----- Data shown

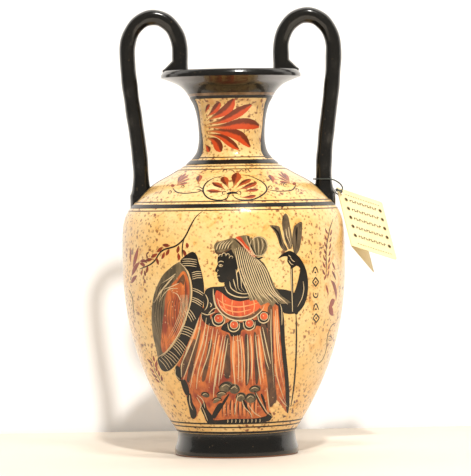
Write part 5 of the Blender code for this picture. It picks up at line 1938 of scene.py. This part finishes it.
class AMPHORA_OT_clay(bpy.types.Operator):
    """Throw the foot, the body, the neck and the mouth"""

    bl_idname = "amphora.clay"
    bl_label = "Thrown Clay"

    def execute(self, context):
        make_foot()
        make_body()
        make_neck()
        make_mouth()
        return {"FINISHED"}


class AMPHORA_OT_handles(bpy.types.Operator):
    """Bend the two coils for the handles"""

    bl_idname = "amphora.handles"
    bl_label = "Handles"

    def execute(self, context):
        make_handles()
        return {"FINISHED"}


class AMPHORA_OT_bands(bpy.types.Operator):
    """Paint the rings and the black fields under the handles"""

    bl_idname = "amphora.bands"
    bl_label = "Bands and Panels"

    def execute(self, context):
        paint_bands()
        paint_panels()
        return {"FINISHED"}


class AMPHORA_OT_flowers(bpy.types.Operator):
    """Paint the palmettes, the vines and the back"""

    bl_idname = "amphora.flowers"
    bl_label = "Flowers and Vines"

    def execute(self, context):
        paint_neck_palmette()
        paint_shoulder()
        paint_vines()
        paint_back()
        return {"FINISHED"}


class AMPHORA_OT_figure(bpy.types.Operator):
    """Paint the standing figure with its shield and staff"""

    bl_idname = "amphora.figure"
    bl_label = "Figure"

    def execute(self, context):
        paint_garment()
        paint_shield()
        paint_bust()
        paint_staff()
        return {"FINISHED"}


class AMPHORA_OT_tag(bpy.types.Operator):
    """Cut, fold and stamp the card"""

    bl_idname = "amphora.tag"
    bl_label = "Folded Tag"

    def execute(self, context):
        make_tag()
        return {"FINISHED"}


class AMPHORA_PT_panel(bpy.types.Panel):
    """Every step of the amphora, with its sizes and colours"""

    bl_idname = "AMPHORA_PT_panel"
    bl_label = "Painted Amphora"
    bl_space_type = "VIEW_3D"
    bl_region_type = "UI"
    bl_category = "Amphora"

    def draw(self, context):
        layout = self.layout
        for held in SETTINGS:
            box = layout.box()
            group = getattr(context.scene, held)
            for name in group.__annotations__:
                box.prop(group, name)
        for step in STEPS:
            layout.operator(step.bl_idname)


SETTINGS = {
    "amphora_vessel": VesselSettings,
    "amphora_paint": PaintSettings,
    "amphora_tag": TagSettings,
    "amphora_stage": StageSettings,
}
STEPS = (
    AMPHORA_OT_stage, AMPHORA_OT_thread, AMPHORA_OT_clay, AMPHORA_OT_handles,
    AMPHORA_OT_bands, AMPHORA_OT_flowers, AMPHORA_OT_figure, AMPHORA_OT_tag,
)


def register():
    for made in (*SETTINGS.values(), *STEPS, AMPHORA_PT_panel):
        bpy.utils.register_class(made)
    for name, group in SETTINGS.items():
        setattr(bpy.types.Scene, name, bpy.props.PointerProperty(type=group))


def unregister():
    for name in SETTINGS:
        delattr(bpy.types.Scene, name)
    for made in reversed((*SETTINGS.values(), *STEPS, AMPHORA_PT_panel)):
        bpy.utils.unregister_class(made)


def main():
    register()
    bpy.ops.amphora.stage()
    bpy.ops.amphora.thread()
    bpy.ops.amphora.clay()
    bpy.ops.amphora.handles()
    bpy.ops.amphora.bands()
    bpy.ops.amphora.flowers()
    bpy.ops.amphora.figure()
    bpy.ops.amphora.tag()


if __name__ == "__main__":
    main()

----------

What the exercise asks
Each line from the top of the material above through the line with "the rings and" must be echoed exactly, and no other line.

Exercise solution
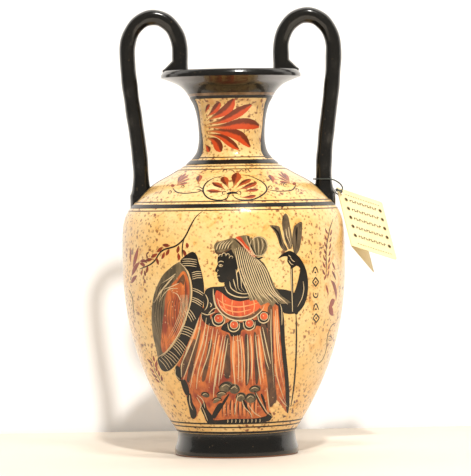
Write part 5 of the Blender code for this picture. It picks up at line 1938 of scene.py. This part finishes it.
class AMPHORA_OT_clay(bpy.types.Operator):
    """Throw the foot, the body, the neck and the mouth"""

    bl_idname = "amphora.clay"
    bl_label = "Thrown Clay"

    def execute(self, context):
        make_foot()
        make_body()
        make_neck()
        make_mouth()
        return {"FINISHED"}


class AMPHORA_OT_handles(bpy.types.Operator):
    """Bend the two coils for the handles"""

    bl_idname = "amphora.handles"
    bl_label = "Handles"

    def execute(self, context):
        make_handles()
        return {"FINISHED"}


class AMPHORA_OT_bands(bpy.types.Operator):
    """Paint the rings and the black fields under the handles"""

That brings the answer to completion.